§ The exercise
Print each line exactly as it is given.
##############################
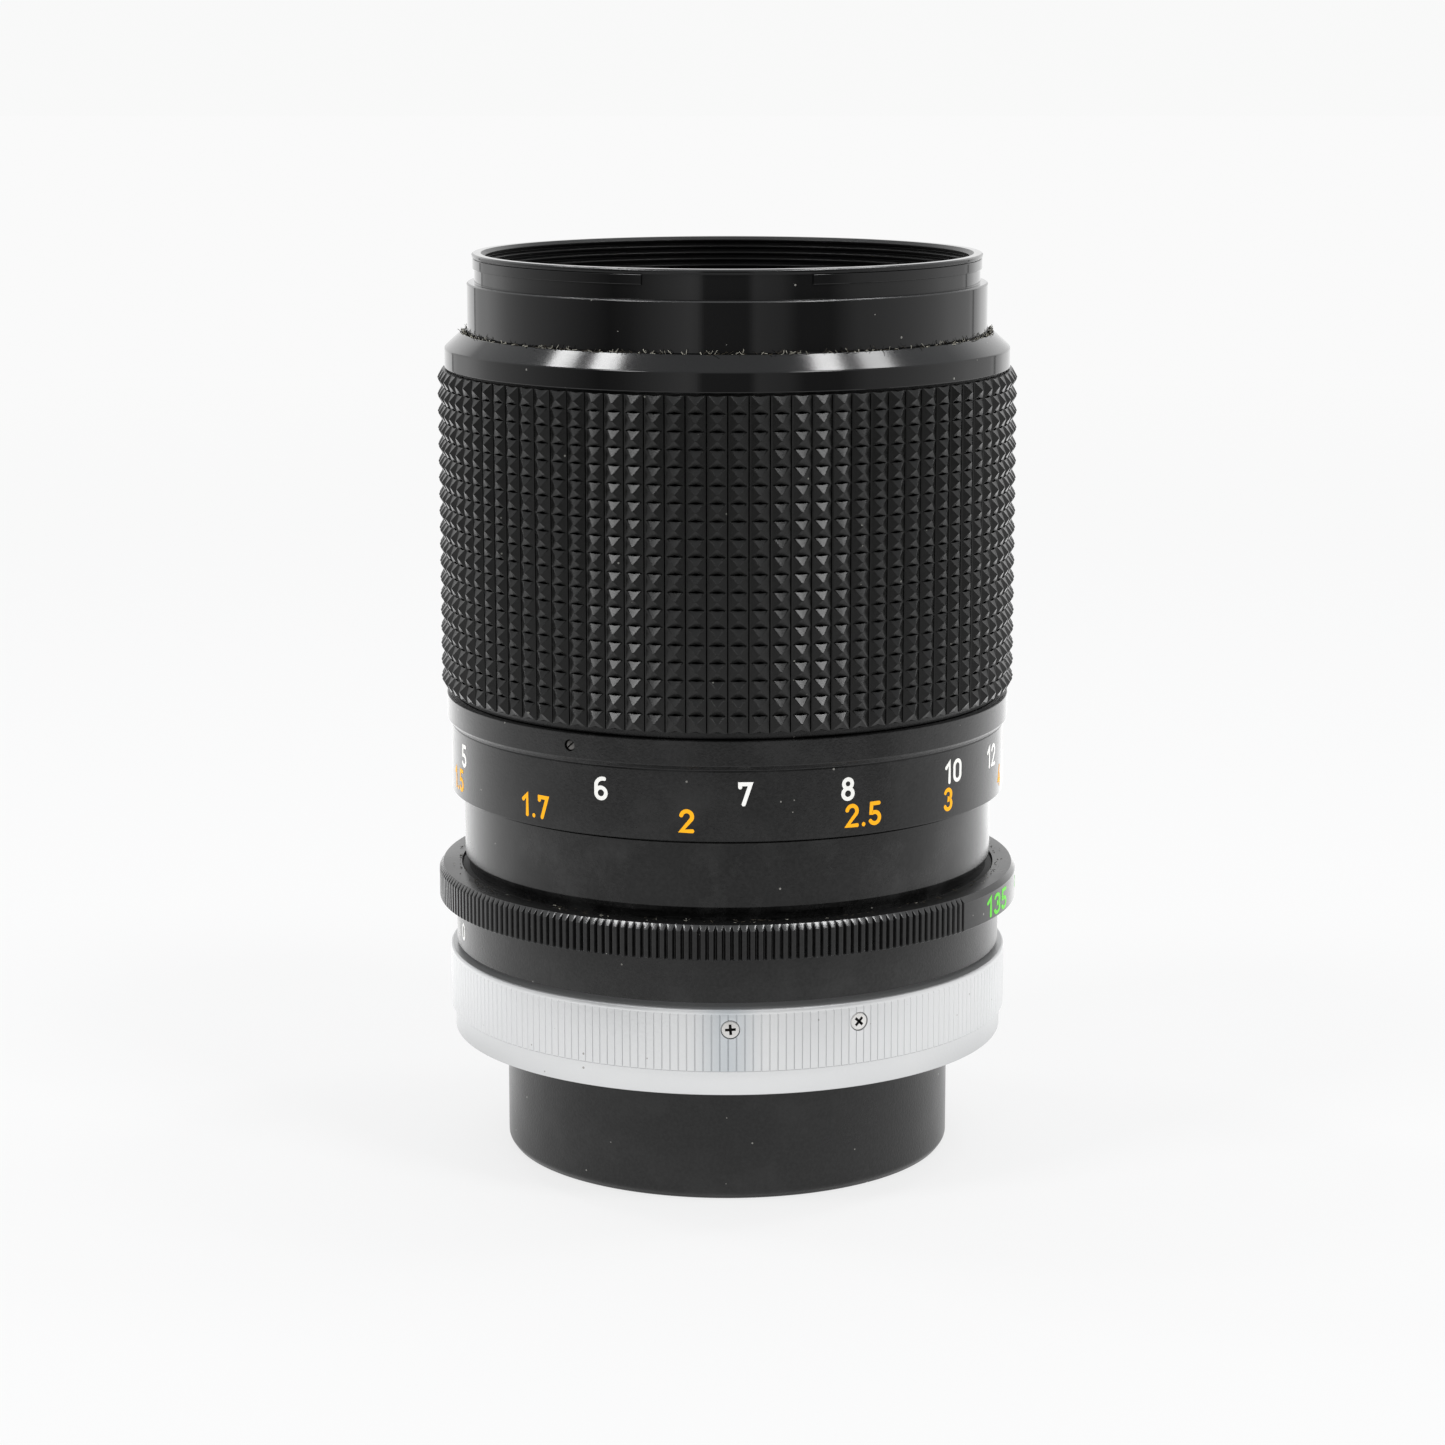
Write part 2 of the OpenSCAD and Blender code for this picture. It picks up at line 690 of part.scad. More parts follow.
module front_barrel() {
    lug_z = rim_z - rim_band_h - lug_ring_h;
    groove_z = lug_z - lug_groove_h;
    rows = floor((rim_z - rim_chamfer - thread_z) / filter_pitch);
    crest_top_z = rim_z - rim_chamfer - thread_depth;
    thread_root_r = filter_minor_r + thread_depth;
    color(gloss_black) difference() {
        lathe(concat([[carrier_r[1], tube_flange_z[0]], [tube_flange_r, tube_flange_z[0]],
            [tube_flange_r, tube_flange_z[1]], [front_tube_r, tube_flange_z[1]],
            [front_tube_r, groove_z - tube_edge], [front_tube_r - tube_edge, groove_z],
            [lug_groove_r, groove_z], [lug_groove_r, rim_z - rim_band_h],
            [rim_band_r, rim_z - rim_band_h], [rim_band_r, rim_z],
            [thread_root_r + rim_chamfer, rim_z]],
            [for (i = [0 : rows - 1]) for (p = [
                [filter_minor_r, crest_top_z - (i + thread_crest[0]) * filter_pitch],
                [filter_minor_r, crest_top_z - (i + thread_crest[1]) * filter_pitch],
                [thread_root_r, crest_top_z - (i + thread_root) * filter_pitch]]) p],
            [[thread_root_r, thread_relief_z], [tube_bore_r, thread_relief_z],
            [tube_bore_r, tube_socket_z], [carrier_r[1], tube_socket_z]]));
        sector(stop_channel_r, tube_flange_r + eps, stop_screw_angle - stop_spare,
            stop_screw_angle + focus_turn / 2, stop_channel_z[0], stop_channel_z[1]);
        sector(stop_channel_r, tube_flange_r + eps, stop_screw_angle + focus_turn / 2 - 1,
            stop_screw_angle + focus_turn + stop_spare, stop_channel_z[0], stop_channel_z[1]);
    }
    color(gloss_black) difference() {
        tube(lug_groove_r, lug_ring_r, lug_z, rim_z - rim_band_h);
        for (a = lug_gap_angles) wedge(a - lug_gap_arc / 2, a + lug_gap_arc / 2, 40, lug_z - eps,
            rim_z);
    }
}

module name_ring() {
    color(satin_black) lathe([[name_outer_r, name_wall_z], [name_outer_r, name_top_z],
        [name_top_r, name_top_z], [name_inner_r, name_step_z], [name_inner_r, name_bottom_z],
        [name_wall_r, name_bottom_z]]);
}

module front_cell() {
    color(satin_black) lathe([[third_bore_r, cell_foot_z], [cell_foot_r, cell_foot_z],
        [cell_foot_r, cell_waist_z], [cell_waist_r, cell_waist_z], [cell_waist_r, cell_body_z],
        [cell_body_r, cell_body_z], [cell_body_r, carrier_seat_z], [cell_flange_r, carrier_seat_z],
        [cell_flange_r, carrier_z[1]], [cell_collar_r, carrier_z[1]],
        [cell_collar_r, cell_collar_z], [front_bore_r, cell_collar_z],
        [front_bore_r, front_glass_z[0]], [spacer_bore_r, front_glass_z[0]],
        [spacer_bore_r, second_seat_z], [second_seat_r, second_seat_z],
        [waist_bore_r, waist_bore_z + 1], [waist_bore_r, waist_bore_z],
        [third_bore_r, waist_bore_z]]);
}

module front_element() {
    color(glass_tint) intersection() {
        translate([0, 0, front_glass_z[0]]) cylinder(r = front_glass_r,
            h = front_glass_z[1] - front_glass_z[0] + eps);
        translate([0, 0, front_glass_z[1] - front_curve]) sphere(r = front_curve, $fn = 360);
    }
}

module element_spacer() {
    color(satin_black) tube(spacer_r[0], spacer_r[1], spacer_z[0], spacer_z[1]);
}

module second_element() {
    color(glass_tint) difference() {
        intersection() {
            translate([0, 0, second_seat_z]) cylinder(r = second_glass_r, h = 10);
            translate([0, 0, second_glass_z[1] - second_curve]) sphere(r = second_curve, $fn = 360);
        }
        translate([0, 0, second_glass_z[0] - second_back_curve]) sphere(r = second_back_curve,
            $fn = 360);
    }
}

module front_retainer() {
    color(satin_black) tube(front_retainer_r[0], front_retainer_r[1], front_retainer_z[0],
        front_retainer_z[1]);
}

module third_element() {
    color(glass_tint) difference() {
        translate([0, 0, third_glass_z[0]]) cylinder(r = third_glass_r,
            h = third_glass_z[1] - third_glass_z[0]);
        translate([0, 0, third_front_z + third_front_curve]) sphere(r = third_front_curve,
            $fn = 360);
        translate([0, 0, third_back_z - third_back_curve]) sphere(r = third_back_curve, $fn = 360);
    }
}

module third_retainer() {
    color(satin_black) tube(third_retainer_r[0], third_retainer_r[1], third_retainer_z[0],
        third_retainer_z[1]);
}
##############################
§ Output for this task
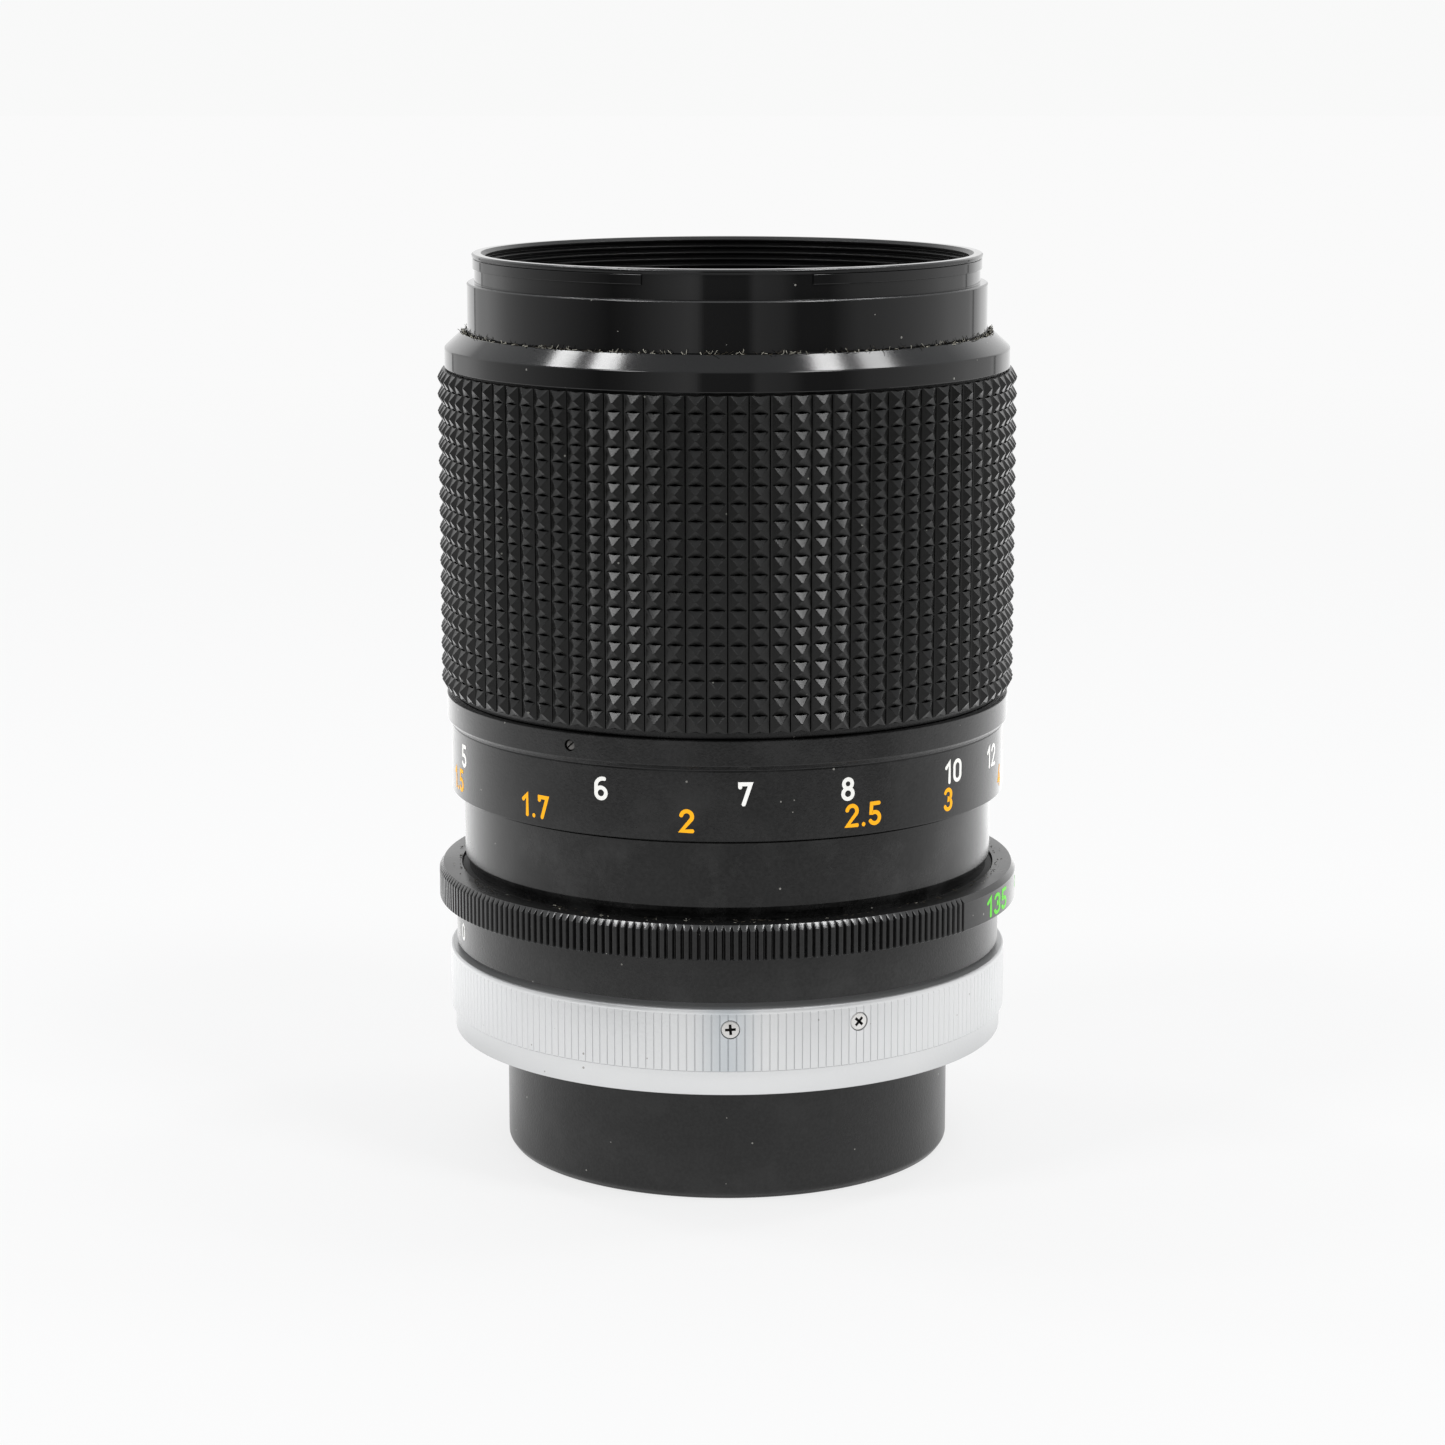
Write part 2 of the OpenSCAD and Blender code for this picture. It picks up at line 690 of part.scad. More parts follow.
module front_barrel() {
    lug_z = rim_z - rim_band_h - lug_ring_h;
    groove_z = lug_z - lug_groove_h;
    rows = floor((rim_z - rim_chamfer - thread_z) / filter_pitch);
    crest_top_z = rim_z - rim_chamfer - thread_depth;
    thread_root_r = filter_minor_r + thread_depth;
    color(gloss_black) difference() {
        lathe(concat([[carrier_r[1], tube_flange_z[0]], [tube_flange_r, tube_flange_z[0]],
            [tube_flange_r, tube_flange_z[1]], [front_tube_r, tube_flange_z[1]],
            [front_tube_r, groove_z - tube_edge], [front_tube_r - tube_edge, groove_z],
            [lug_groove_r, groove_z], [lug_groove_r, rim_z - rim_band_h],
            [rim_band_r, rim_z - rim_band_h], [rim_band_r, rim_z],
            [thread_root_r + rim_chamfer, rim_z]],
            [for (i = [0 : rows - 1]) for (p = [
                [filter_minor_r, crest_top_z - (i + thread_crest[0]) * filter_pitch],
                [filter_minor_r, crest_top_z - (i + thread_crest[1]) * filter_pitch],
                [thread_root_r, crest_top_z - (i + thread_root) * filter_pitch]]) p],
            [[thread_root_r, thread_relief_z], [tube_bore_r, thread_relief_z],
            [tube_bore_r, tube_socket_z], [carrier_r[1], tube_socket_z]]));
        sector(stop_channel_r, tube_flange_r + eps, stop_screw_angle - stop_spare,
            stop_screw_angle + focus_turn / 2, stop_channel_z[0], stop_channel_z[1]);
        sector(stop_channel_r, tube_flange_r + eps, stop_screw_angle + focus_turn / 2 - 1,
            stop_screw_angle + focus_turn + stop_spare, stop_channel_z[0], stop_channel_z[1]);
    }
    color(gloss_black) difference() {
        tube(lug_groove_r, lug_ring_r, lug_z, rim_z - rim_band_h);
        for (a = lug_gap_angles) wedge(a - lug_gap_arc / 2, a + lug_gap_arc / 2, 40, lug_z - eps,
            rim_z);
    }
}

module name_ring() {
    color(satin_black) lathe([[name_outer_r, name_wall_z], [name_outer_r, name_top_z],
        [name_top_r, name_top_z], [name_inner_r, name_step_z], [name_inner_r, name_bottom_z],
        [name_wall_r, name_bottom_z]]);
}

module front_cell() {
    color(satin_black) lathe([[third_bore_r, cell_foot_z], [cell_foot_r, cell_foot_z],
        [cell_foot_r, cell_waist_z], [cell_waist_r, cell_waist_z], [cell_waist_r, cell_body_z],
        [cell_body_r, cell_body_z], [cell_body_r, carrier_seat_z], [cell_flange_r, carrier_seat_z],
        [cell_flange_r, carrier_z[1]], [cell_collar_r, carrier_z[1]],
        [cell_collar_r, cell_collar_z], [front_bore_r, cell_collar_z],
        [front_bore_r, front_glass_z[0]], [spacer_bore_r, front_glass_z[0]],
        [spacer_bore_r, second_seat_z], [second_seat_r, second_seat_z],
        [waist_bore_r, waist_bore_z + 1], [waist_bore_r, waist_bore_z],
        [third_bore_r, waist_bore_z]]);
}

module front_element() {
    color(glass_tint) intersection() {
        translate([0, 0, front_glass_z[0]]) cylinder(r = front_glass_r,
            h = front_glass_z[1] - front_glass_z[0] + eps);
        translate([0, 0, front_glass_z[1] - front_curve]) sphere(r = front_curve, $fn = 360);
    }
}

module element_spacer() {
    color(satin_black) tube(spacer_r[0], spacer_r[1], spacer_z[0], spacer_z[1]);
}

module second_element() {
    color(glass_tint) difference() {
        intersection() {
            translate([0, 0, second_seat_z]) cylinder(r = second_glass_r, h = 10);
            translate([0, 0, second_glass_z[1] - second_curve]) sphere(r = second_curve, $fn = 360);
        }
        translate([0, 0, second_glass_z[0] - second_back_curve]) sphere(r = second_back_curve,
            $fn = 360);
    }
}

module front_retainer() {
    color(satin_black) tube(front_retainer_r[0], front_retainer_r[1], front_retainer_z[0],
        front_retainer_z[1]);
}

module third_element() {
    color(glass_tint) difference() {
        translate([0, 0, third_glass_z[0]]) cylinder(r = third_glass_r,
            h = third_glass_z[1] - third_glass_z[0]);
        translate([0, 0, third_front_z + third_front_curve]) sphere(r = third_front_curve,
            $fn = 360);
        translate([0, 0, third_back_z - third_back_curve]) sphere(r = third_back_curve, $fn = 360);
    }
}

module third_retainer() {
    color(satin_black) tube(third_retainer_r[0], third_retainer_r[1], third_retainer_z[0],
        third_retainer_z[1]);
}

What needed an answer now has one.